Along the western side of the well-head of the underground cistern uncovered in 1991, just west of the cistern in the south-eastern corner of this courtyard a settling tank and a pipe starting from street A' were found. The settling tank was built against the reused EW stylobate block (plastered on the western side), repositioned NS and included in a frame of the well-head. The pipe has cut across the southern elevation of the building and cut also the southern stylobate foundation as well as the pipe running along it on the southern side. A fragment of a pipe leading further north from the settling tank was found. It nevertheless may have continued along the foundation supporting the basin, protruding on the west and north below the basin walls. Excavation in the SE part of the courtyard has shown, that the cistern under this part of the courtyard had two, most probably successive well-heads, one uncovered earlier, the other 2.2 m to the NW, the top of which collapsed into the cistern leaving voids in the rubble layer. The latter had a built rectangular shaft, on its eastern side supported by massive blocks, in the direction of the second, later, wellhead. On the other sides of the walls of the shaft, medium-sized, oblong irregular stones were built. The cistern’s floor is covered with large blocks of stone and soil, which has penetrated through the collapsed wellhead; a connection with the wellhead found previously was only partly opened. 

In the disturbed fill above the courtyard surface were few small finds of intrinsic interest including 4 coins, 2 well-preserved lamps and a small pawn of dark stone.
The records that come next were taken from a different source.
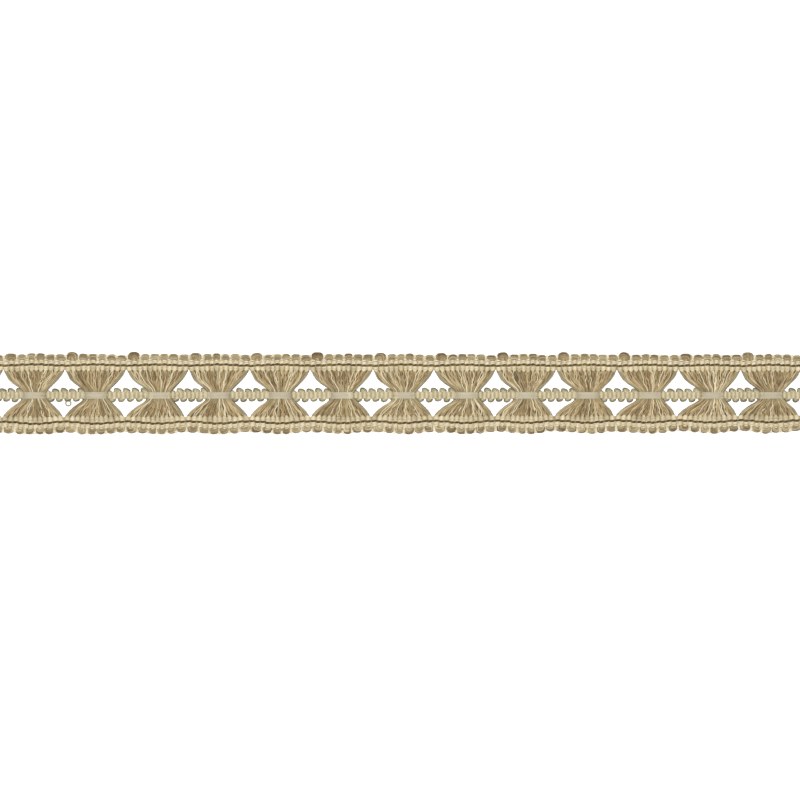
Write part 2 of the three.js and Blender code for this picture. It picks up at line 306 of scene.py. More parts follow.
# Where the gimp's ends bend, as shares of the length of a rib and of a tie
RIB_SHARES = (0, 0.25, 0.5, 0.75)
TIE_SHARES = (0, 0.03, 0.08, 0.16, 0.3, 0.5, 0.7, 0.84, 0.92, 0.97)

# Small loops of the gimp: side, root, depth, lean and tone of those above it and below it, their half
# width, how unevenly deep they are, and how far a lean shifts one. Those beside a tie are smaller and lie
# lower.
ABOVE_GIMP = dict(side=1, root=GIMP["high"], depth=1.55, lean=0.6, tone=0.55)
BELOW_GIMP = dict(side=-1, root=-GIMP["low"], depth=1.35, lean=0.3, tone=0.5)
GIMP_LOOP = dict(half_width=1.3, uneven=(-0.2, 0.25), shift=0.3)
BESIDE_TIE = dict(half_width=0.9, depth=0.8, lower=0.2)

# How the small loops differ in tone, from loop to loop and strand to strand, and how much painted shade
# darkens them on the outside, from which share of the way out and over how much of it
GIMP_TONE = dict(loops=(-0.08, 0.1), strands=0.1, outside=0.5, start=0.25, over=0.4)

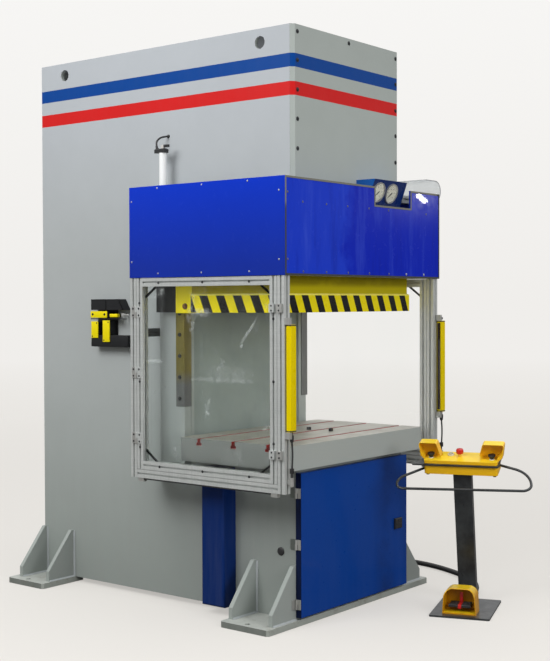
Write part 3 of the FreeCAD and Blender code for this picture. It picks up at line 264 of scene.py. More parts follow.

Among the rubble, numerous decorated architectural members were recorded, including a series of fragments of “Nabatean” capitals of a type first recorded in 2012 which was then described as having schematic volutes, but now, on the basis of better preserved pieces it seems rather that they represent schematic bull-head capitals. This type of “Nabatean” capital occurs only in the main courtyard, but the number of variants known from the entire “Hellenistic House” has risen to five. 

Further, two reused blocks belonging to the tholos structure were also been found. Its diameter does not seem to exceed 3 m and it was possibly similar to a tholos in the Arsinoeion in Alexandria. This is obviously only a hypothesis, but it justifies an attempt to verify whether the original tholos did not exist at a lower level under the courtyard of the so-called Hellenistic House.